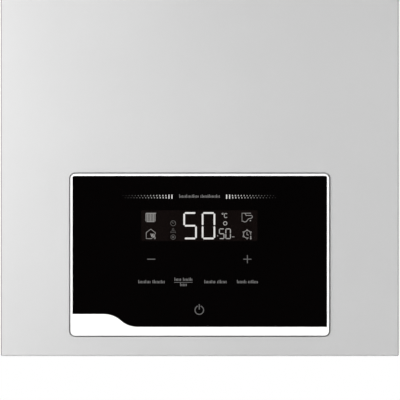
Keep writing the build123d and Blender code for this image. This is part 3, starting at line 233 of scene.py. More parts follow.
def makeScuffs():
    # sparse rubbed patches and hair scratches
    group, start, end = startGroup("scuffs", {"Vector": None, "Scale": 40.0, "Amount": 0.2}, ["Mask"])
    patch = setInputs(addNode(group, "TexNoise"), Detail=8.0, Roughness=0.7)
    lines = setInputs(addNode(group, "TexWave"), Distortion=18.0, Detail=4.0, Detail_Scale=2.5)
    patchMask = remap(group, wear["patches"])
    lineMask = remap(group, wear["scratches"])
    most = compute(group, "MAXIMUM")
    times = compute(group, "MULTIPLY")
    wire(group, [
        (start, "Vector", patch, "Vector"),
        (start, "Vector", lines, "Vector"),
        (start, "Scale", patch, "Scale"),
        (start, "Scale", lines, "Scale"),
        (patch, "Fac", patchMask, "Value"),
        (lines, "Fac", lineMask, "Value"),
        (patchMask, "Result", most, 0),
        (lineMask, "Result", most, 1),
        (most, 0, times, 0),
        (start, "Amount", times, 1),
        (times, 0, end, "Mask"),
    ])
    return group


def makeDust():
    # a thin film that settles on what faces upwards
    group, start, end = startGroup("dust", {"Vector": None, "Facing": None, "Amount": 0.3}, ["Mask"])
    parts = addNode(group, "SeparateXYZ")
    upward = remap(group, wear["upward"])
    noise = addNode(group, "TexNoise")
    setInputs(noise, Scale=wear["dustScale"], Detail=6.0, Roughness=0.75)
    both = compute(group, "MULTIPLY")
    times = compute(group, "MULTIPLY")
    wire(group, [
        (start, "Facing", parts, "Vector"),
        (parts, "Z", upward, "Value"),
        (start, "Vector", noise, "Vector"),
        (upward, "Result", both, 0),
        (noise, "Fac", both, 1),
        (both, 0, times, 0),
        (start, "Amount", times, 1),
        (times, 0, end, "Mask"),
    ])
    return group


groups = {
    "mottle": makeMottle(),
    "grain": makeGrain(),
    "scuffs": makeScuffs(),
    "dust": makeDust(),
}


def useGroup(tree, name, **values):
    node = addNode(tree, "Group", node_tree=groups[name])
    return setInputs(node, **values)


def tone(color, factor):
    return (color[0] * factor, color[1] * factor, color[2] * factor, 1.0)


def useMottle(tree, scale, color, dark, light):
    return useGroup(tree, "mottle", Scale=scale, Dark=tone(color, dark), Light=tone(color, light))


def startMaterial(name):
    # a shader, and object coordinates behind a mapping
    material = bpy.data.materials.new(name)
    material.use_nodes = True
    tree = material.node_tree
    tree.nodes.clear()
    output = addNode(tree, "OutputMaterial")
    shader = addNode(tree, "BsdfPrincipled")
    coords = addNode(tree, "TexCoord")
    place = addNode(tree, "Mapping")
    wire(tree, [(shader, "BSDF", output, "Surface"), (coords, "Object", place, "Vector")])
    return material, shader, coords, place


usualLook = {
    "stretch": (1.0, 1.0, 1.0),
    "drift": 0.06,
    "mottle": 14.0,
    "scuffs": 0.15,
    "scuffScale": 30.0,
    "dust": 0.25,
    "fine": 900.0,
    "coarse": 120.0,
    "balance": 0.5,
    "rough": 0.45,
    "roughSpread": 0.06,
    "bump": 0.15,
    "relief": 0.0002,
    "metal": 0.0,
    "ior": 1.5,
    "specular": 0.5,
    "coat": 0.0,
    "coatRough": 0.1,
}
smoothest = 0.02


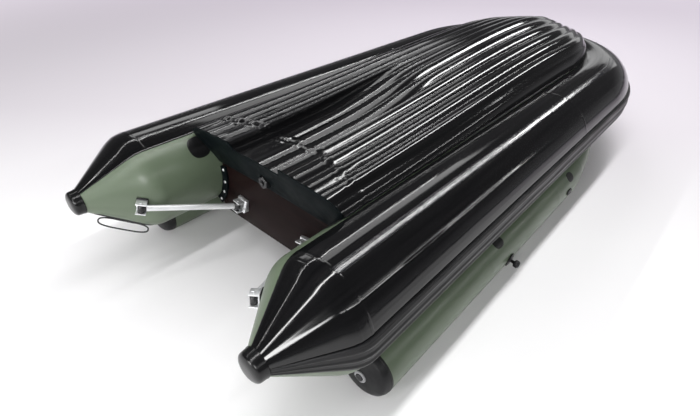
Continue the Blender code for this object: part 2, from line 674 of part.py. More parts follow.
plug = turned(drain_start, (0, 1, 0),
              ((PLUG_SEAT + PLUG_FLANGE_THICK, PLUG_FLANGE_RADIUS * 0.9), (PLUG_SEAT, PLUG_FLANGE_RADIUS),
               (PLUG_SEAT, DRAIN_BORE_RADIUS - FIT_GAP),
               (DRAIN_FRONT - PLUG_DEPTH, DRAIN_BORE_RADIUS - 2 * FIT_GAP)), 24)
plug = loft("drain_plug", plug, GREY, 0.5)


def place_on_axis(obj, origin):
    """Move the object's origin without moving its skin."""
    shift = Vector(origin)
    for vertex in obj.data.vertices:
        vertex.co -= shift
    obj.location = shift


place_on_axis(plug, drain_start)


def square_to(direction, axis):
    """The direction with its part along the axis taken out."""
    d = Vector(direction)
    return (d - axis * d.dot(axis)).normalized()


# Stays between the transom and the stern cones
def fork_rings(pin, back, pin_axis):
    """U-shaped bracket: open towards -back, its two lugs square to the pin axis."""
    p = Vector(pin_axis).normalized()
    b = square_to(back, p)
    along = b.cross(p).normalized()
    half = FORK_GAP / 2
    shape = [(-FORK_FRONT, half), (FORK_BACK, half), (FORK_BACK, -half), (-FORK_FRONT, -half),
             (-FORK_FRONT, -half - FORK_THICK), (FORK_BACK + FORK_THICK, -half - FORK_THICK),
             (FORK_BACK + FORK_THICK, half + FORK_THICK), (-FORK_FRONT, half + FORK_THICK)]
    widths = (-FORK_WIDTH / 2, FORK_WIDTH / 2)
    return [[Vector(pin) + b * u + p * v + along * w for u, v in shape] for w in widths]


def pin_hole(pin, pin_axis):
    p = Vector(pin_axis).normalized()
    reach = FORK_GAP + 2 * FORK_THICK
    hole = PIN_RADIUS + FIT_GAP
    return turned(Vector(pin) - p * reach, p, ((0.0, hole), (2 * reach, hole)), 16)


def pin_rings(pin, pin_axis):
    p = Vector(pin_axis).normalized()
    edge = FORK_GAP / 2 + FORK_THICK + FIT_GAP
    start = Vector(pin) - p * (edge + PIN_HEAD_THICK)
    length = 2 * (edge + PIN_HEAD_THICK)
    return turned(start, p, ((0.0, PIN_HEAD_RADIUS), (PIN_HEAD_THICK, PIN_HEAD_RADIUS),
                             (PIN_HEAD_THICK, PIN_RADIUS), (length, PIN_RADIUS)), 12)


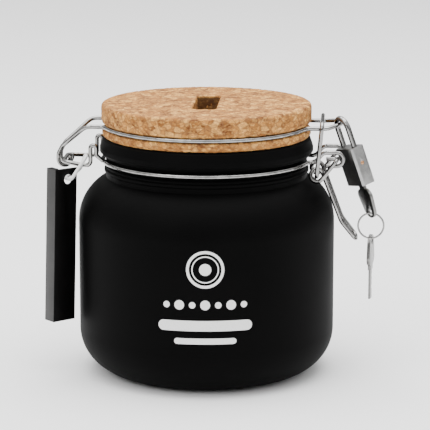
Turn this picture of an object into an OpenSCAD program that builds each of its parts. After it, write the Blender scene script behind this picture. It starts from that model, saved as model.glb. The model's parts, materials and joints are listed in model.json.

● ● ●

**SET EXERCISE**
Set every line of the listing down word for word.

**FINAL ANSWER**
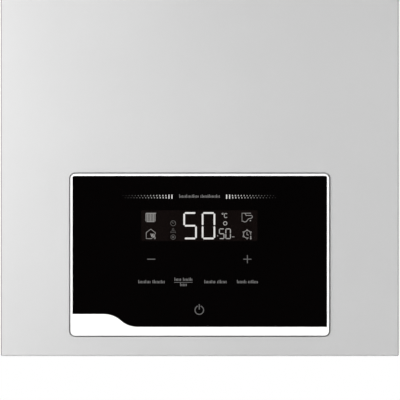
Keep writing the build123d and Blender code for this image. This is part 3, starting at line 233 of scene.py. More parts follow.
def makeScuffs():
    # sparse rubbed patches and hair scratches
    group, start, end = startGroup("scuffs", {"Vector": None, "Scale": 40.0, "Amount": 0.2}, ["Mask"])
    patch = setInputs(addNode(group, "TexNoise"), Detail=8.0, Roughness=0.7)
    lines = setInputs(addNode(group, "TexWave"), Distortion=18.0, Detail=4.0, Detail_Scale=2.5)
    patchMask = remap(group, wear["patches"])
    lineMask = remap(group, wear["scratches"])
    most = compute(group, "MAXIMUM")
    times = compute(group, "MULTIPLY")
    wire(group, [
        (start, "Vector", patch, "Vector"),
        (start, "Vector", lines, "Vector"),
        (start, "Scale", patch, "Scale"),
        (start, "Scale", lines, "Scale"),
        (patch, "Fac", patchMask, "Value"),
        (lines, "Fac", lineMask, "Value"),
        (patchMask, "Result", most, 0),
        (lineMask, "Result", most, 1),
        (most, 0, times, 0),
        (start, "Amount", times, 1),
        (times, 0, end, "Mask"),
    ])
    return group


def makeDust():
    # a thin film that settles on what faces upwards
    group, start, end = startGroup("dust", {"Vector": None, "Facing": None, "Amount": 0.3}, ["Mask"])
    parts = addNode(group, "SeparateXYZ")
    upward = remap(group, wear["upward"])
    noise = addNode(group, "TexNoise")
    setInputs(noise, Scale=wear["dustScale"], Detail=6.0, Roughness=0.75)
    both = compute(group, "MULTIPLY")
    times = compute(group, "MULTIPLY")
    wire(group, [
        (start, "Facing", parts, "Vector"),
        (parts, "Z", upward, "Value"),
        (start, "Vector", noise, "Vector"),
        (upward, "Result", both, 0),
        (noise, "Fac", both, 1),
        (both, 0, times, 0),
        (start, "Amount", times, 1),
        (times, 0, end, "Mask"),
    ])
    return group


groups = {
    "mottle": makeMottle(),
    "grain": makeGrain(),
    "scuffs": makeScuffs(),
    "dust": makeDust(),
}


def useGroup(tree, name, **values):
    node = addNode(tree, "Group", node_tree=groups[name])
    return setInputs(node, **values)


def tone(color, factor):
    return (color[0] * factor, color[1] * factor, color[2] * factor, 1.0)


def useMottle(tree, scale, color, dark, light):
    return useGroup(tree, "mottle", Scale=scale, Dark=tone(color, dark), Light=tone(color, light))


def startMaterial(name):
    # a shader, and object coordinates behind a mapping
    material = bpy.data.materials.new(name)
    material.use_nodes = True
    tree = material.node_tree
    tree.nodes.clear()
    output = addNode(tree, "OutputMaterial")
    shader = addNode(tree, "BsdfPrincipled")
    coords = addNode(tree, "TexCoord")
    place = addNode(tree, "Mapping")
    wire(tree, [(shader, "BSDF", output, "Surface"), (coords, "Object", place, "Vector")])
    return material, shader, coords, place


usualLook = {
    "stretch": (1.0, 1.0, 1.0),
    "drift": 0.06,
    "mottle": 14.0,
    "scuffs": 0.15,
    "scuffScale": 30.0,
    "dust": 0.25,
    "fine": 900.0,
    "coarse": 120.0,
    "balance": 0.5,
    "rough": 0.45,
    "roughSpread": 0.06,
    "bump": 0.15,
    "relief": 0.0002,
    "metal": 0.0,
    "ior": 1.5,
    "specular": 0.5,
    "coat": 0.0,
    "coatRough": 0.1,
}
smoothest = 0.02


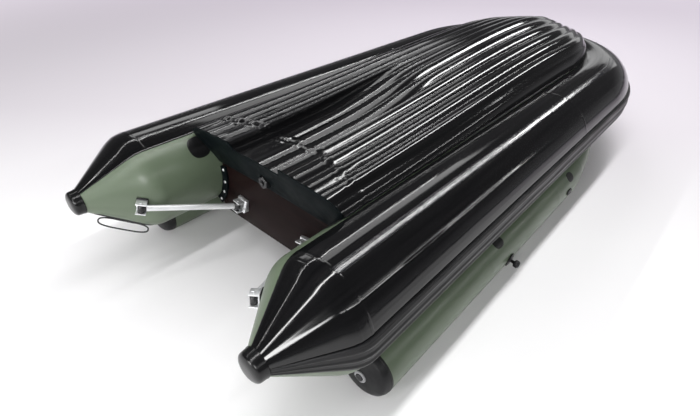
Continue the Blender code for this object: part 2, from line 674 of part.py. More parts follow.
plug = turned(drain_start, (0, 1, 0),
              ((PLUG_SEAT + PLUG_FLANGE_THICK, PLUG_FLANGE_RADIUS * 0.9), (PLUG_SEAT, PLUG_FLANGE_RADIUS),
               (PLUG_SEAT, DRAIN_BORE_RADIUS - FIT_GAP),
               (DRAIN_FRONT - PLUG_DEPTH, DRAIN_BORE_RADIUS - 2 * FIT_GAP)), 24)
plug = loft("drain_plug", plug, GREY, 0.5)


def place_on_axis(obj, origin):
    """Move the object's origin without moving its skin."""
    shift = Vector(origin)
    for vertex in obj.data.vertices:
        vertex.co -= shift
    obj.location = shift


place_on_axis(plug, drain_start)


def square_to(direction, axis):
    """The direction with its part along the axis taken out."""
    d = Vector(direction)
    return (d - axis * d.dot(axis)).normalized()


# Stays between the transom and the stern cones
def fork_rings(pin, back, pin_axis):
    """U-shaped bracket: open towards -back, its two lugs square to the pin axis."""
    p = Vector(pin_axis).normalized()
    b = square_to(back, p)
    along = b.cross(p).normalized()
    half = FORK_GAP / 2
    shape = [(-FORK_FRONT, half), (FORK_BACK, half), (FORK_BACK, -half), (-FORK_FRONT, -half),
             (-FORK_FRONT, -half - FORK_THICK), (FORK_BACK + FORK_THICK, -half - FORK_THICK),
             (FORK_BACK + FORK_THICK, half + FORK_THICK), (-FORK_FRONT, half + FORK_THICK)]
    widths = (-FORK_WIDTH / 2, FORK_WIDTH / 2)
    return [[Vector(pin) + b * u + p * v + along * w for u, v in shape] for w in widths]


def pin_hole(pin, pin_axis):
    p = Vector(pin_axis).normalized()
    reach = FORK_GAP + 2 * FORK_THICK
    hole = PIN_RADIUS + FIT_GAP
    return turned(Vector(pin) - p * reach, p, ((0.0, hole), (2 * reach, hole)), 16)


def pin_rings(pin, pin_axis):
    p = Vector(pin_axis).normalized()
    edge = FORK_GAP / 2 + FORK_THICK + FIT_GAP
    start = Vector(pin) - p * (edge + PIN_HEAD_THICK)
    length = 2 * (edge + PIN_HEAD_THICK)
    return turned(start, p, ((0.0, PIN_HEAD_RADIUS), (PIN_HEAD_THICK, PIN_HEAD_RADIUS),
                             (PIN_HEAD_THICK, PIN_RADIUS), (length, PIN_RADIUS)), 12)


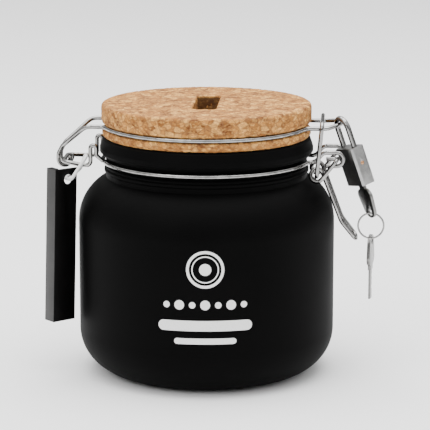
Turn this picture of an object into an OpenSCAD program that builds each of its parts. After it, write the Blender scene script behind this picture. It starts from that model, saved as model.glb. The model's parts, materials and joints are listed in model.json.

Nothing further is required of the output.